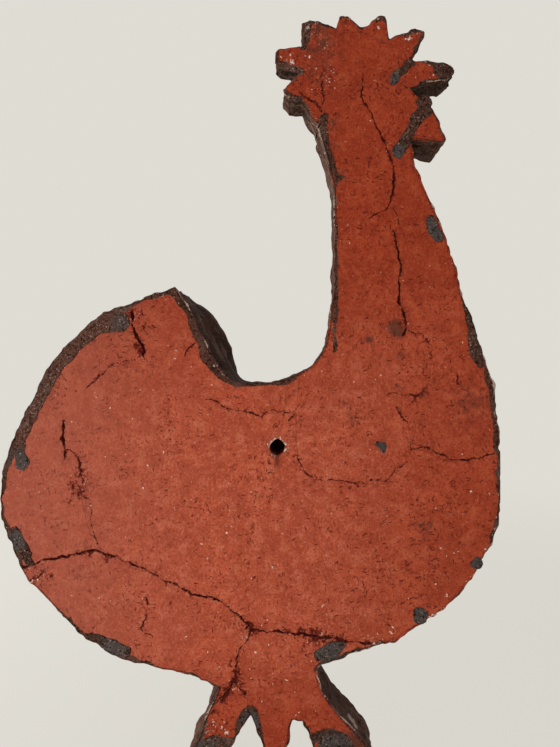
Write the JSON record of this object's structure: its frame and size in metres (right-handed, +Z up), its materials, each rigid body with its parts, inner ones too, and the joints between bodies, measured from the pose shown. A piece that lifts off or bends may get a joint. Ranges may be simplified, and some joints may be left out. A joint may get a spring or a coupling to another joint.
{
  "type": "rooster wall sculpture",
  "caption": "Flat-backed hand-built ceramic rooster for a wall: red clay slabs and lumps under a dark glaze, with comb, beak, wattle, tail hump, splayed feet and a blind hanging hole.",
  "frame": {"origin": "centre of the hanging hole's mouth, in the plane of the flat unglazed back", "axes": "+Z up as it hangs, +Y out of the wall towards the glazed front, +X towards the beak (to the right seen from behind)"},
  "size_m": [0.3139, 0.0424, 0.4833],
  "materials": {
    "red_clay": "matte",
    "dark_glaze": "satin"
  },
  "bodies": {
    "root": {"body_slab": "red_clay", "tail_slab": "red_clay", "belly_slab": "red_clay", "leg_slab": "red_clay", "neck_slab": "red_clay", "throat_slab": "red_clay", "wattle_lump": "red_clay", "beak_lump": "dark_glaze", "comb_point_4": "dark_glaze", "comb_point_3": "dark_glaze", "comb_point_2": "dark_glaze", "comb_point_1": "dark_glaze", "rear_lobe_upper": "dark_glaze", "rear_lobe_lower": "dark_glaze", "glaze_coat": "dark_glaze", "glaze_run_tail": "dark_glaze", "glaze_run_beak": "dark_glaze", "glaze_beak_tip": "dark_glaze", "glaze_run_wattle": "dark_glaze", "glaze_run_throat": "dark_glaze", "glaze_run_breast": "dark_glaze", "glaze_run_leg": "dark_glaze", "glaze_run_belly": "dark_glaze", "glaze_run_rump": "dark_glaze", "glaze_left_toe": "dark_glaze", "glaze_right_toe": "dark_glaze", "wing_relief": "dark_glaze", "tail_plume_1": "dark_glaze", "tail_plume_2": "dark_glaze", "tail_plume_3": "dark_glaze", "eye_relief": "dark_glaze"}
  },
  "joints": []
}
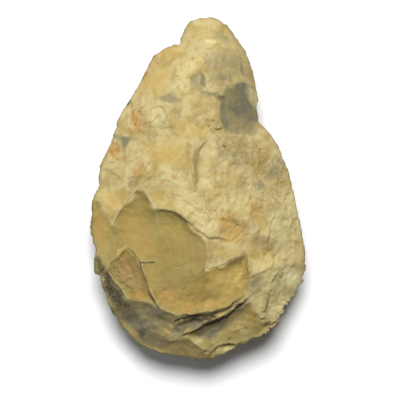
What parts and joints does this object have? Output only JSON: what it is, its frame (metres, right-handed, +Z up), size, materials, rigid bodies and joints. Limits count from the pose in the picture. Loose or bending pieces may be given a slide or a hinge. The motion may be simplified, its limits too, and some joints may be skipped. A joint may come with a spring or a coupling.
{
  "type": "stone hand axe",
  "caption": "Pear-shaped flaked flint hand axe with a blunt tip and a thick butt, held in the palm to cut, scrape and dig.",
  "frame": {"origin": "centre of the stone's outline seen from above, at the height of the surface it lies on", "axes": "+Y towards the tip, +Z up out of the upper face, +X to the right when the tip points away"},
  "size_m": [0.0946, 0.15, 0.043],
  "materials": {
    "flint": "matt to slightly waxy, yellow-ochre worn flint with grey patches"
  },
  "bodies": {
    "root": {"hand_axe": "flint"}
  },
  "joints": []
}
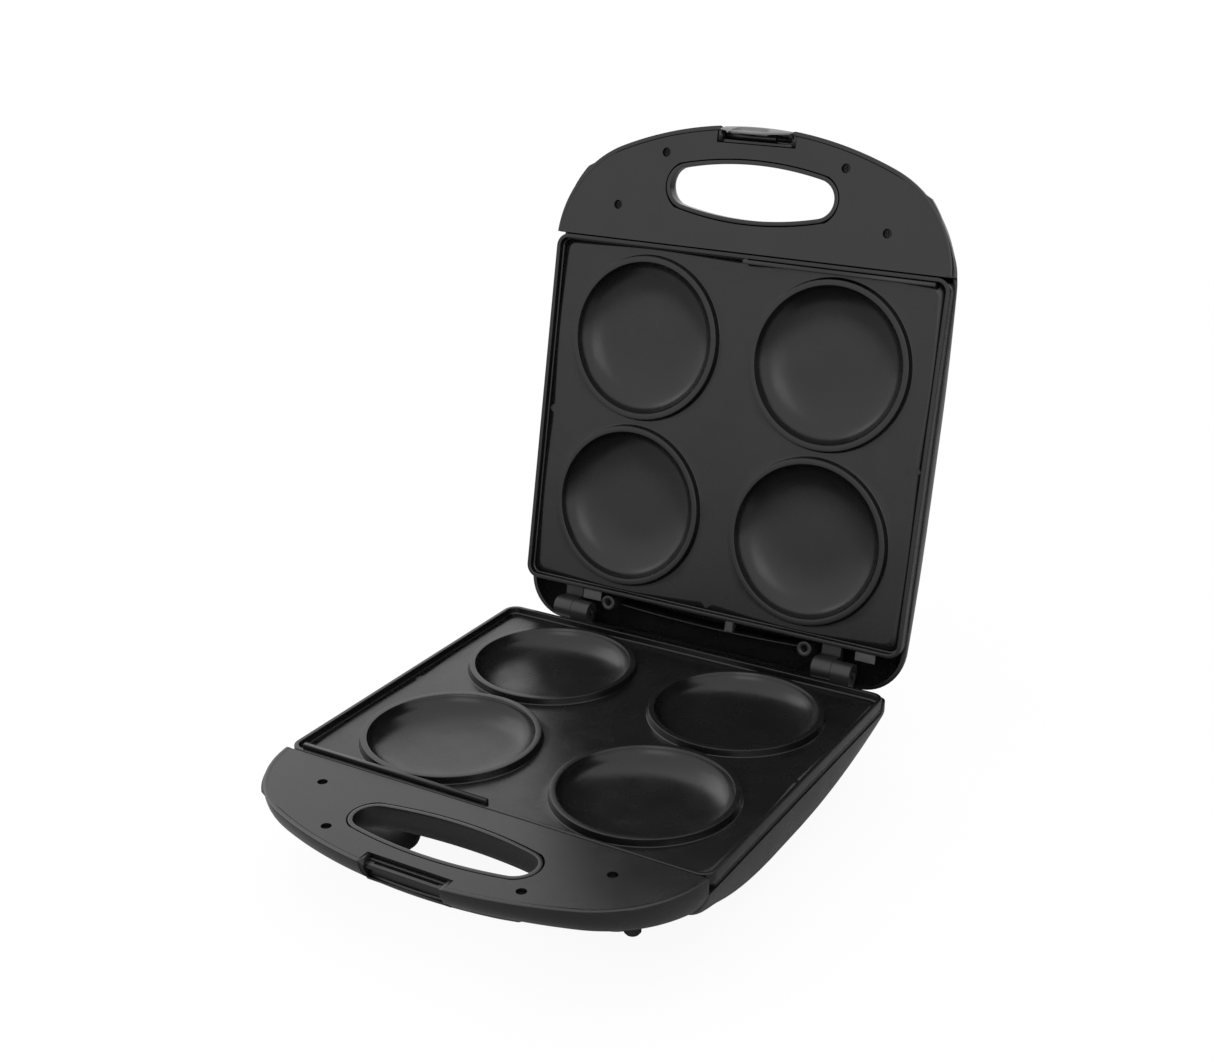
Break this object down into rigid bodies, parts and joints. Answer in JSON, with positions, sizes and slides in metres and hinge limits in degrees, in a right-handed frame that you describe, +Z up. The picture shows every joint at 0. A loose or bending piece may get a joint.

**What you will do**
Print all of the data exactly as it was given.

**In response**
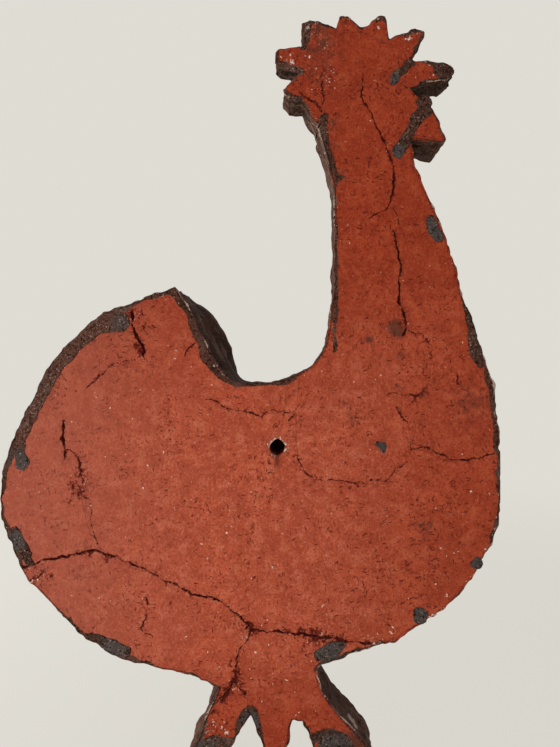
Write the JSON record of this object's structure: its frame and size in metres (right-handed, +Z up), its materials, each rigid body with its parts, inner ones too, and the joints between bodies, measured from the pose shown. A piece that lifts off or bends may get a joint. Ranges may be simplified, and some joints may be left out. A joint may get a spring or a coupling to another joint.
{
  "type": "rooster wall sculpture",
  "caption": "Flat-backed hand-built ceramic rooster for a wall: red clay slabs and lumps under a dark glaze, with comb, beak, wattle, tail hump, splayed feet and a blind hanging hole.",
  "frame": {"origin": "centre of the hanging hole's mouth, in the plane of the flat unglazed back", "axes": "+Z up as it hangs, +Y out of the wall towards the glazed front, +X towards the beak (to the right seen from behind)"},
  "size_m": [0.3139, 0.0424, 0.4833],
  "materials": {
    "red_clay": "matte",
    "dark_glaze": "satin"
  },
  "bodies": {
    "root": {"body_slab": "red_clay", "tail_slab": "red_clay", "belly_slab": "red_clay", "leg_slab": "red_clay", "neck_slab": "red_clay", "throat_slab": "red_clay", "wattle_lump": "red_clay", "beak_lump": "dark_glaze", "comb_point_4": "dark_glaze", "comb_point_3": "dark_glaze", "comb_point_2": "dark_glaze", "comb_point_1": "dark_glaze", "rear_lobe_upper": "dark_glaze", "rear_lobe_lower": "dark_glaze", "glaze_coat": "dark_glaze", "glaze_run_tail": "dark_glaze", "glaze_run_beak": "dark_glaze", "glaze_beak_tip": "dark_glaze", "glaze_run_wattle": "dark_glaze", "glaze_run_throat": "dark_glaze", "glaze_run_breast": "dark_glaze", "glaze_run_leg": "dark_glaze", "glaze_run_belly": "dark_glaze", "glaze_run_rump": "dark_glaze", "glaze_left_toe": "dark_glaze", "glaze_right_toe": "dark_glaze", "wing_relief": "dark_glaze", "tail_plume_1": "dark_glaze", "tail_plume_2": "dark_glaze", "tail_plume_3": "dark_glaze", "eye_relief": "dark_glaze"}
  },
  "joints": []
}
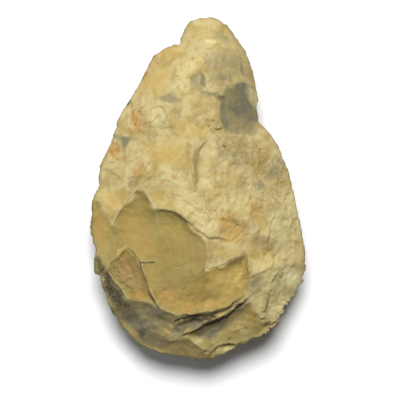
What parts and joints does this object have? Output only JSON: what it is, its frame (metres, right-handed, +Z up), size, materials, rigid bodies and joints. Limits count from the pose in the picture. Loose or bending pieces may be given a slide or a hinge. The motion may be simplified, its limits too, and some joints may be skipped. A joint may come with a spring or a coupling.
{
  "type": "stone hand axe",
  "caption": "Pear-shaped flaked flint hand axe with a blunt tip and a thick butt, held in the palm to cut, scrape and dig.",
  "frame": {"origin": "centre of the stone's outline seen from above, at the height of the surface it lies on", "axes": "+Y towards the tip, +Z up out of the upper face, +X to the right when the tip points away"},
  "size_m": [0.0946, 0.15, 0.043],
  "materials": {
    "flint": "matt to slightly waxy, yellow-ochre worn flint with grey patches"
  },
  "bodies": {
    "root": {"hand_axe": "flint"}
  },
  "joints": []
}
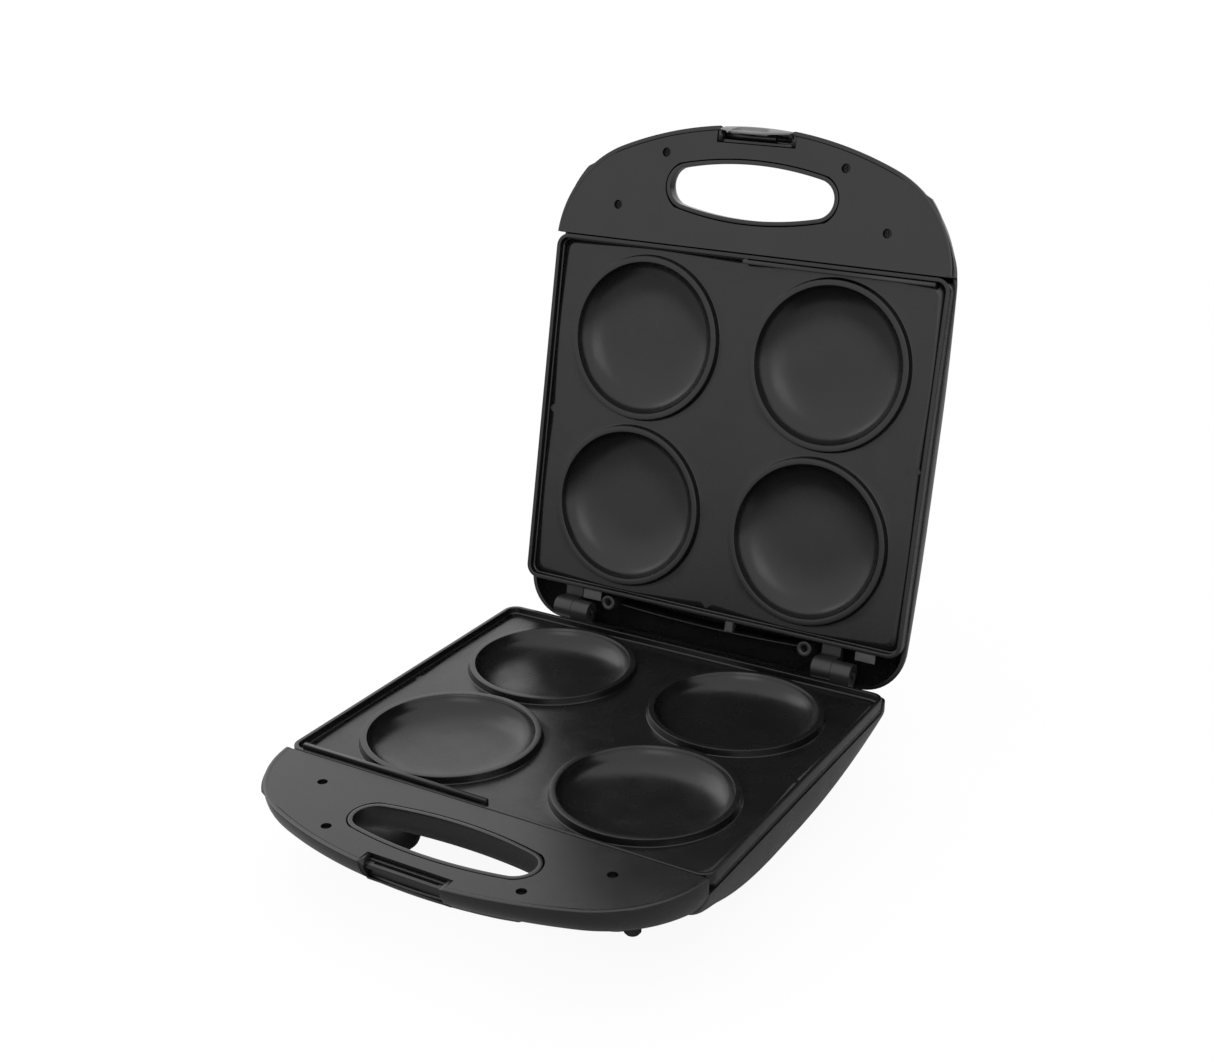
Break this object down into rigid bodies, parts and joints. Answer in JSON, with positions, sizes and slides in metres and hinge limits in degrees, in a right-handed frame that you describe, +Z up. The picture shows every joint at 0. A loose or bending piece may get a joint.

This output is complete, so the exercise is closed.